Hog slaughter the last couple of weeks reflects the significant increase in sows arriving at processing facilities. “According to data from the University of Missouri, sow slaughter is running 10 percent or more above a year ago,” says Rich Pottorff, Doane chief economist.

Pottorff believes the trend will continue through the fall season further weighing on hog prices for the remainder of 2012 and into first quarter of 2013. “Sow slaughter is expected to stay high for at least the next couple of months,” he says. “Futures prices show big losses for hog production through this fall and winter.”

The breakeven cost for hog production over the next twelve months will be around $185 to $190 per head, says Mark Greenwood, vice president relationship management, AgStar  Financial Services, Mankato, Minn. “Pork producers are looking at a loss of between $20 to $30 per head for the next six months.”
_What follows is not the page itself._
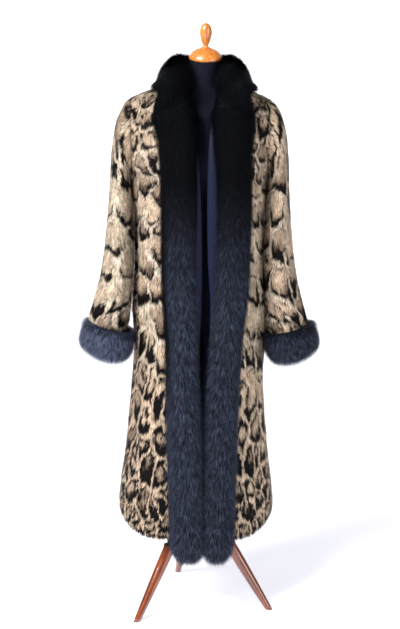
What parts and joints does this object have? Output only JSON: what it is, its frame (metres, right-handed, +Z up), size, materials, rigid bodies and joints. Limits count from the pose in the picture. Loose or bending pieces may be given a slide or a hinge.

Pottorff also sees the negative trend continuing. “Hog prices have fallen sharply in the last few weeks and there is little chance of recovery anytime soon,” he says. “The breeding herd numbers in the USDA’s September Hogs and Pigs report will almost certainly be down from June and from last September. Farrowing intentions for fourth quarter will also be down.”

As animal liquidation grows, Greenwood says two things to watch will be sow slaughter and the number of weaned pigs entering the United States from Canada. “The economics of selling weaned pigs on the open market without a contract are abysmal,” he says. “Currently, weaned pigs are selling around $7.”